> [TASK REQUIREMENTS]:
Provide an exact copy of the lines from the beginning of the records through the line that includes "# The handles", and of no others.
----
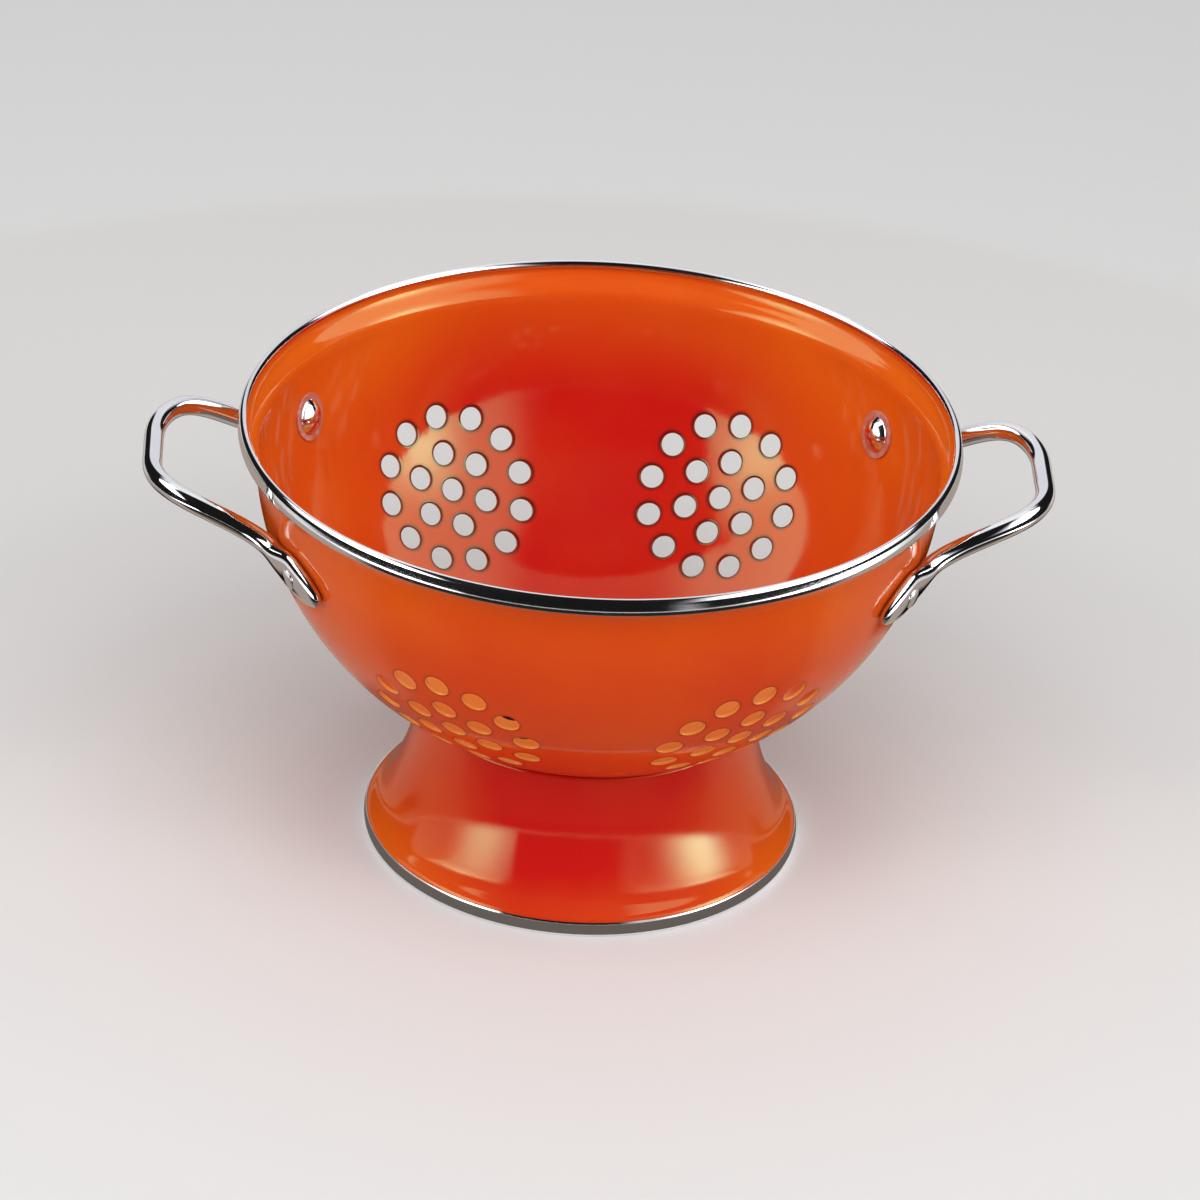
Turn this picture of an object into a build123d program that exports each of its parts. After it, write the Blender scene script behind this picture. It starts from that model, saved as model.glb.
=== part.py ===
from build123d import *
import os
from math import asin, atan, cos, degrees, radians, sin, sqrt

os.makedirs("parts", exist_ok=True)

# Colander on a flared pedestal foot. Millimetres, +Z up, the origin on the table below the centre.
# The handles stand out along X, and the hole clusters lie to the front and the back, along Y.

# Overall sizes
height = 155.0
rim_radius = 120.0

# Bowl: a half ellipse of pressed steel that flares into a straight lip
flare_width = 6.0
flare_drop = 3.0
equator_drop = 10.0
bowl_depth = 107.0
bowl_wall = 1.2
lip_straight = 4.5

# Steel trim crimped over the bowl's lip
rim_trim_width = 3.2
rim_trim_height = 5.6
rim_trim_inner_leg = 0.7
rim_trim_hem = 0.4

# Foot: a flange under the bowl, a waist and a skirt that flares to its own lip
foot_radius = 73.8
foot_wall = 1.2
shoulder_radius = 58.5
shoulder_bend = 2.0
flange_width = 10.5
neck_inset = 0.5
neck_drop = 7.3
# Down the skirt: share of the drop from neck to trim, share of the flare from neck to lip
skirt_shares = ((0.35, 0.11), (0.56, 0.28), (0.76, 0.51), (0.91, 0.77))
neck_lean_share = 0.08
lip_flare_share = 0.5

# Steel trim under the foot's edge, which stands on the table
foot_trim_width = 2.6
foot_trim_height = 5.6
foot_trim_inner_leg = 2.6
foot_trim_sole = 0.9
foot_trim_edge = 0.6

# Punched holes: each cluster is one hole inside two rings of holes, and hangs below the rim
hole_diameter = 7.8
ring_counts = (6, 12)
ring_pitch = 12.8
cluster_drop = 71.7
cluster_azimuths = (-60.0, -120.0, 60.0, 120.0)

# Rivets and the thin washers under their heads
rivet_drop = 30.5
rivet_azimuth = 29.0
shank_diameter = 5.0
shank_clearance = 0.2
head_diameter = 12.4
head_rise = 3.2
head_edge = 0.5
tail_diameter = 7.2
tail_rise = 0.9
washer_diameter = 16.4
washer_thickness = 0.8

# Handles: a round bar whose ends are forged into long oval pads that lie along the wall
bar_diameter = 6.6
grip_stand_off = 27.7
grip_drop = 15.4
grip_straight = 18.2
elbow_stand_off = 18.0
elbow_span = 62.6
landing_azimuth = 21.5
landing_drop = 27.2
landing_lean = 15.0
pad_tip_azimuth = 35.8
rivet_in_pad_share = 0.5
pad_width = 14.4
pad_stand_off = 2.0
pad_half_thickness = 3.0
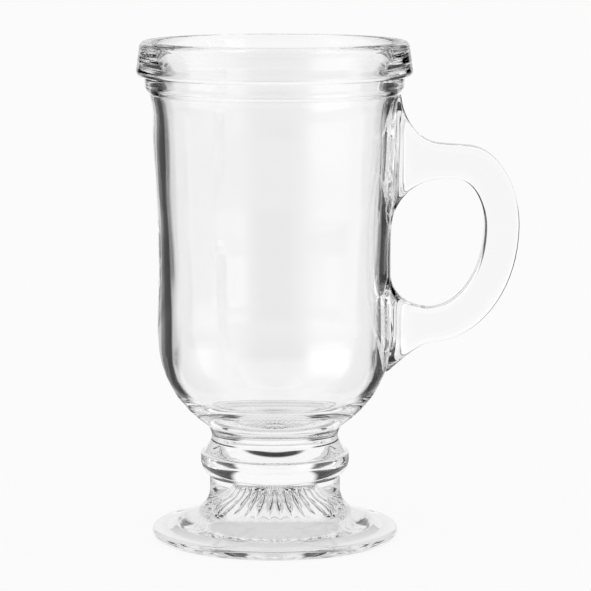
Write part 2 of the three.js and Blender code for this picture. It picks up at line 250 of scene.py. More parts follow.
class Studio(bpy.types.PropertyGroup):
    """Camera, floor and light. Bearings are degrees from straight behind the glass, either way
    where no side is named. Reaches count from the glass's axis, and a level of 1 is white"""

    distance: length("Camera distance", "Distance of the camera in front of the glass's axis", 881.25)
    height: length("Camera height", "Height of the camera above the floor", 194.63)
    aside: length("Camera aside", "How far the camera stands right of the glass's axis", 6.07)
    pitch: slope("Camera pitch", "How far the camera looks down", 7.96)
    lens: FloatProperty(name="Lens", description="Focal length on a 36 mm sensor, in mm", default=185.04)
    background: level("Background", "Level of the pale background", 0.975)
    floor_size: FloatProperty(name="Floor size", description="Side of the floor", default=8, unit="LENGTH")
    floor_shade: level("Floor shade", "Share of the floor's light that the glass can shade", 0.06)
    table: level("Table", "Level of the table, which the glass refracts and reflects", 1)
    room: level("Room", "Level of the room in reflections", 0.84)
    edge: angle("Edge softness", "Width of the soft edges of the cards and of the back shade", 6)
    card_start: angle("Card start", "Bearing where the dark cards begin", 28)
    card_end: angle("Card end", "Bearing where the dark cards end", 70)
    card_top: slope("Card top", "Height of the dark cards' upper edge", 46)
    card_level: level("Card level", "Level of the dark cards", 0)
    card_floor_level: level("Card floor level", "Level of the cards' dark on the floor", 0.03)
    card_floor_start: angle("Card floor start", "Bearing where the cards' dark on the floor begins", 27)
    card_floor_edge: angle("Card floor edge", "Width of that dark's soft sides", 8)
    card_floor_end: angle("Card floor end", "Bearing where that dark ends", 60)
    card_near_gap: length("Card near gap", "Reach where that dark begins in reflections", 60)
    card_gap: length("Card gap", "Reach where that dark begins seen through the glass", 300)
    front: angle("Front", "Bearing where the dark front of the room begins", 120)
    front_edge: angle("Front edge", "Width of the soft edge of the dark front", 40)
    front_level: level("Front level", "Level of the dark front of the room", 0.06)
    overhead: slope("Overhead", "Height where the ceiling begins", 50)
    overhead_edge: angle("Overhead edge", "Width of the ceiling's soft edge", 14)
    overhead_level: level("Overhead level", "Level of the ceiling", 0.9)
    front_glow: slope("Front glow", "Height up to which the dark front takes light from the table", 30)
    front_low_level: level("Front low level", "Level of the front at the horizon", 0.56)
    # The darker front of the table is painted shade on the floor's glow, seen in reflections.
    table_front: angle("Table front", "Bearing where the darker front of the table begins", 128)
    table_front_edge: angle("Table front edge", "Width of its soft edge", 46)
    table_front_gap: length("Table front gap", "Reach where it begins", 180)
    table_front_level: level("Table front level", "Level of the front of the table", 0.15)
    left_pool_start: angle("Left pool start", "Bearing where the light pool at the left begins", 103)
    left_pool_end: angle("Left pool end", "Bearing where it ends", 111)
    left_pool_near: length("Left pool near", "Reach where it begins", 170)
    left_pool_far: length("Left pool far", "Reach where it ends", 300)
    left_pool_level: level("Left pool level", "Level of the light pool at the left", 1.7)
    left_dim_start: angle("Left dim start", "Bearing where the dimmer left of the table begins", 96)
    left_dim_end: angle("Left dim end", "Bearing where it ends", 140)
    left_dim_near: length("Left dim near", "Reach where it begins", 380)
    left_dim_far: length("Left dim far", "Reach where it ends", 1300)
    left_dim_level: level("Left dim level", "Level of the dimmer left of the table", 0.45)
    right_pool_start: angle("Right pool start", "Bearing where the light pool at the right begins", 112)
    right_pool_end: angle("Right pool end", "Bearing where it ends", 138)
    right_pool_near: length("Right pool near", "Reach where it begins", 170)
    right_pool_far: length("Right pool far", "Reach where it ends", 290)
    right_pool_level: level("Right pool level", "Level of the light pool at the right", 2.5)
    far_pool_near: length("Far pool near", "Reach where the far part of the right pool begins", 760)
    far_pool_far: length("Far pool far", "Reach where the far part ends", 2600)
    far_pool_level: level("Far pool level", "Level of the far part", 1.35)
    pool_edge: length("Pool edge", "Width of the near pools' and the dim's soft edges", 60)
    far_edge: length("Far edge", "Width of the far part's soft edges", 240)
    pool_turn: angle("Pool turn", "Width of the pools' soft sides", 16)
    shade_end: angle("Shade end", "Bearing where the narrow shade behind the foot ends", 6)
    shade_near: length("Shade near", "Reach where that shade begins", 48.4)
    shade_far: length("Shade far", "Reach where that shade ends", 50.2)
    shade_edge: length("Shade edge", "Width of that shade's soft edges", 1.2)
    shade_level: level("Shade level", "Level of that shade", 0)
    under_reach: length("Under reach", "Radius of the shade under the foot", 24)
    under_edge: length("Under edge", "Width of that shade's soft edge", 16)
    under_level: level("Under level", "Level of the shade under the foot", 0.71)
    turns: IntProperty(
        name="Turns", description="How often light may turn inside the glass", default=32, min=1)


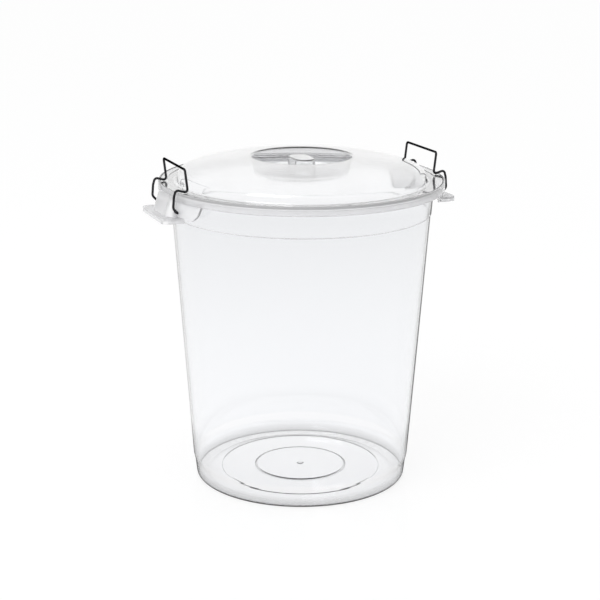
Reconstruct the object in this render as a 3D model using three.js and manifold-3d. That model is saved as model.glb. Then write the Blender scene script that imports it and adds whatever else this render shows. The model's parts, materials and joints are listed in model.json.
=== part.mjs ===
// A round clear plastic storage bin of about 30 litres, with a domed lid that two sprung wire clips hold down.
// Millimetres, +Z up, the origin on the ground under the middle of the bin, the clips on the X axis.
import * as THREE from 'three';
import { mergeVertices } from 'three/addons/utils/BufferGeometryUtils.js';
import Module from 'manifold-3d';

const wasm = await Module();
wasm.setup();

// Facets
const ringSides = 64;
const domeSteps = 5;
const wireSides = 8;
const planSteps = 4; // in each round corner of an outline that is lofted
const arcSag = 0.22; // the most that a chord may lie inside its arc
const settlePasses = 4;
const overrun = 1; // how far a cut runs past the face it opens
const fleck = 0.01; // a cut can leave flat shells behind, of less than this volume

// Bucket
const rimTop = 400; // the ground to the top of the rim
const bucketWall = 2.5;
const footInnerRadius = 120; // the ring that the bin stands on, from here
const footRadius = 139.5; // to here
const footCorner = 5;
const footTopRadius = 141.9;
const footHeight = 20;
const footStepHeight = 1.5;
const floorRecess = 4;
const floorSlope = 1.5; // how far the steps in the floor lean
const centreRadius = 59; // the shallow raised disc in the middle of the floor
const centreRise = 1.2;
const gateRadius = 4; // the moulding's gate, a nub under the middle
const gateHeight = 1.8;
const wallLowRadius = 143.9;
const wallHighIn = 3.6; // from the collar in to the top of the wall
const collarHeight = 43; // the collar's lower edge to the top of the rim
const collarStep = 1.1;
const collarStepHeight = 3;
const collarIn = 13.5; // from the rim in to the collar, where they meet
const rimRadius = 184.8;
const rimBand = 12; // height of the rim's outer band
const rimLip = 4; // the rim's top above the flange that the lid rests on
const rimRound = 1.1;

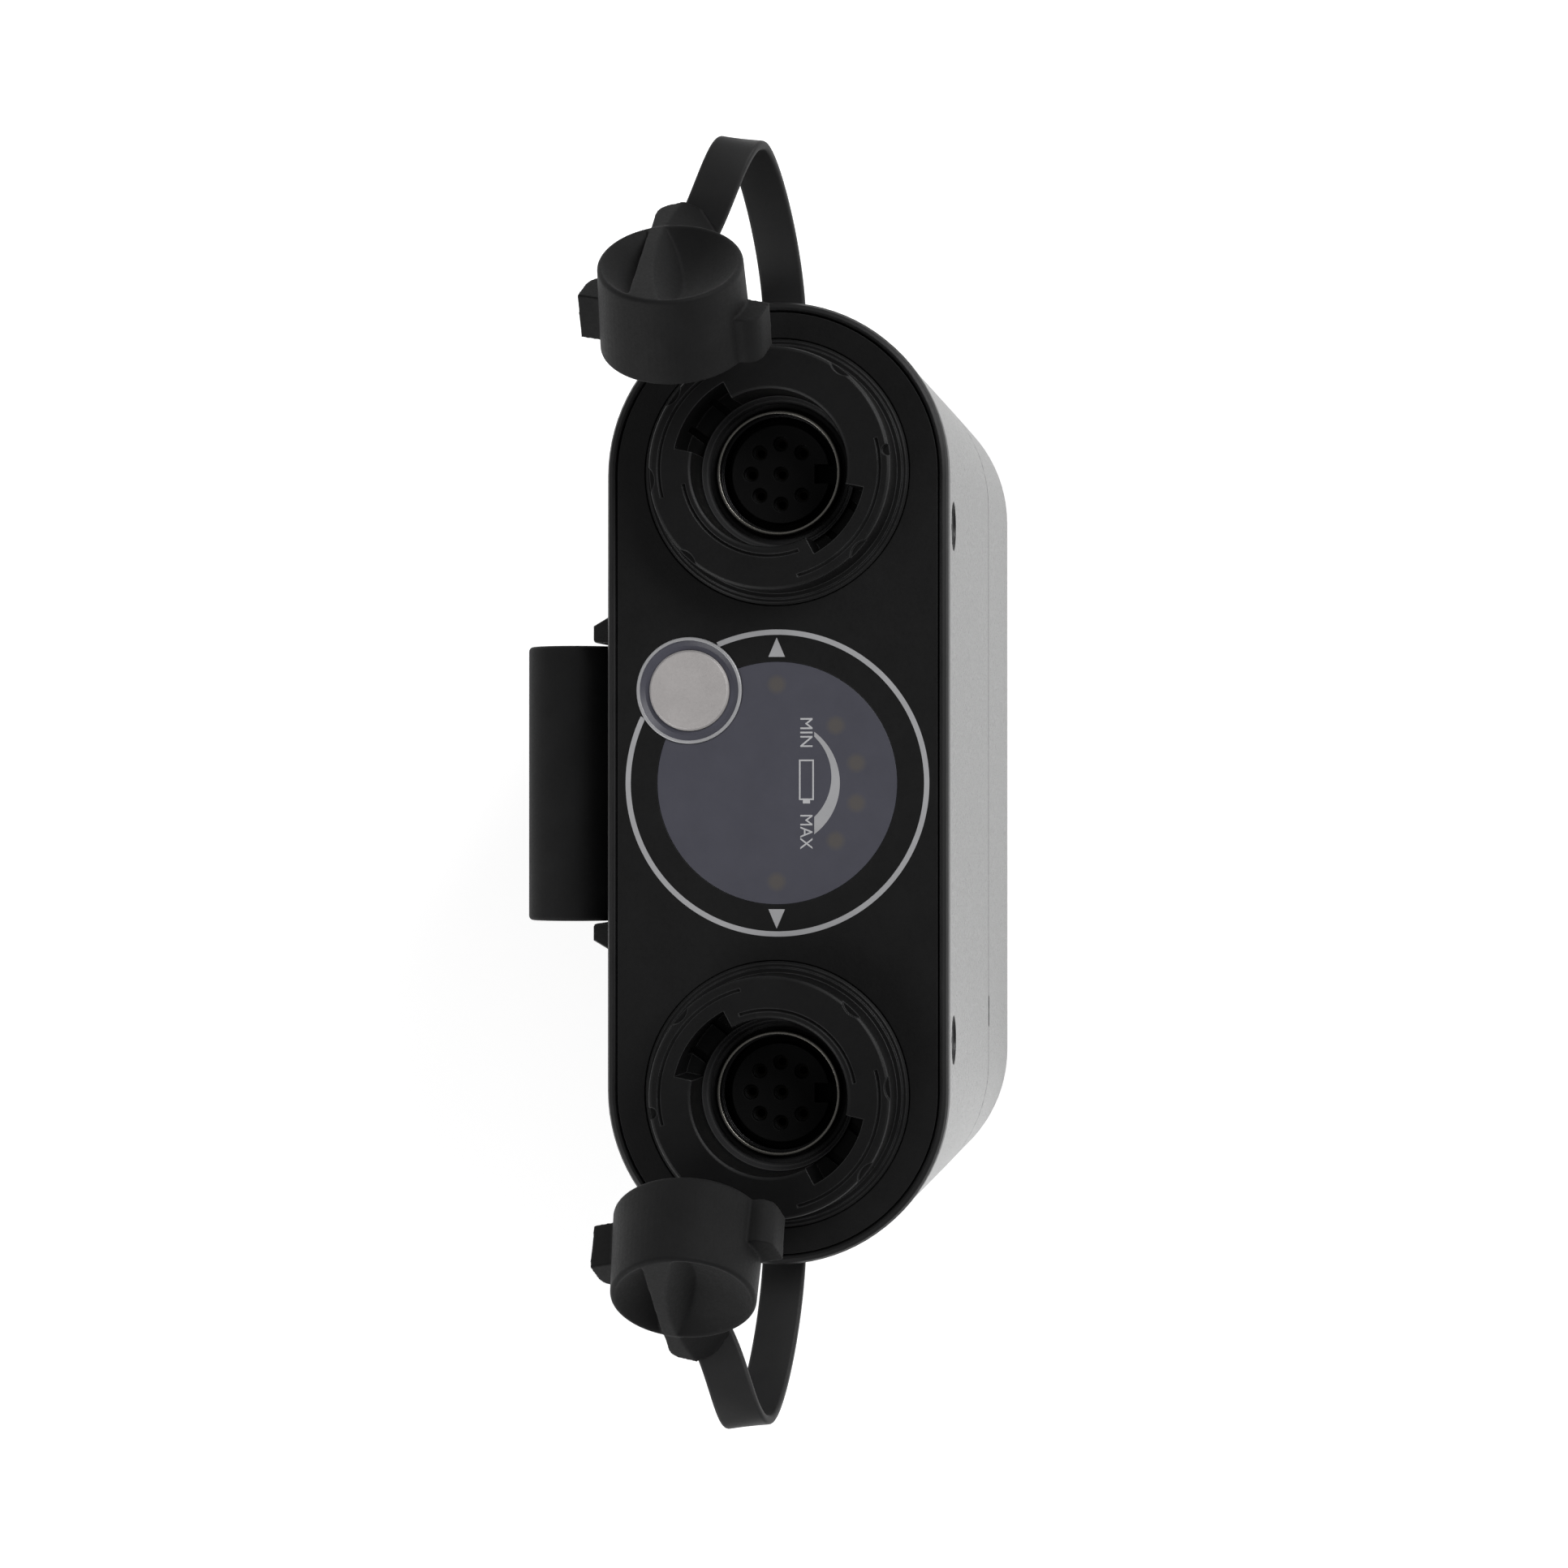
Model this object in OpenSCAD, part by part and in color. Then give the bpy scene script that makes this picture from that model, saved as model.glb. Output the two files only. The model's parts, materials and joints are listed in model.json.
----
> [FINAL RESULT]:
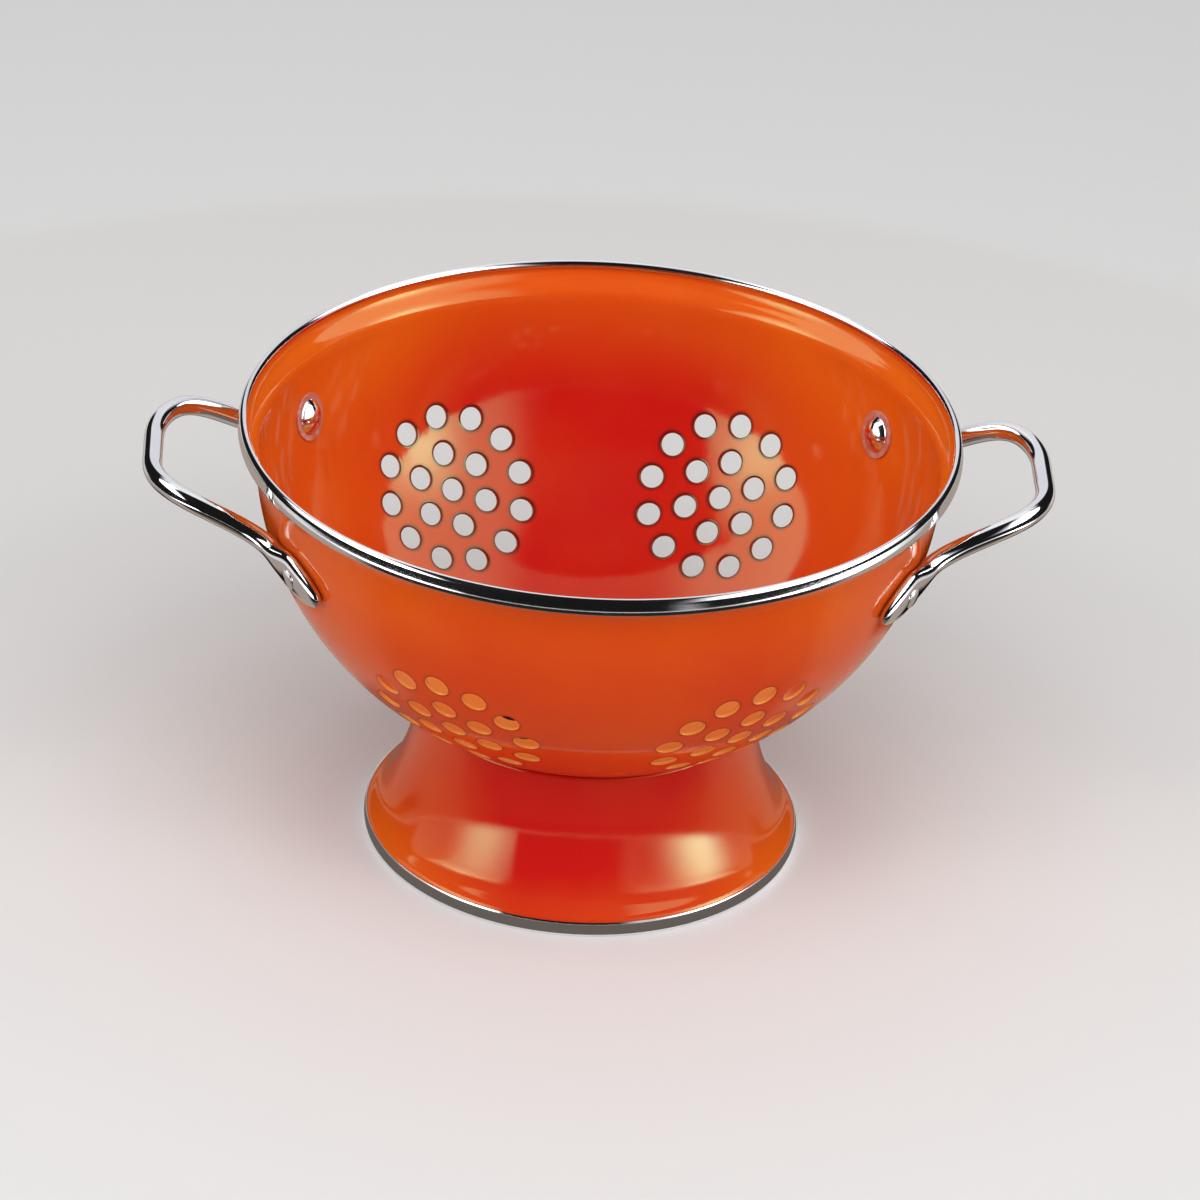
Turn this picture of an object into a build123d program that exports each of its parts. After it, write the Blender scene script behind this picture. It starts from that model, saved as model.glb.
=== part.py ===
from build123d import *
import os
from math import asin, atan, cos, degrees, radians, sin, sqrt

os.makedirs("parts", exist_ok=True)

# Colander on a flared pedestal foot. Millimetres, +Z up, the origin on the table below the centre.
# The handles stand out along X, and the hole clusters lie to the front and the back, along Y.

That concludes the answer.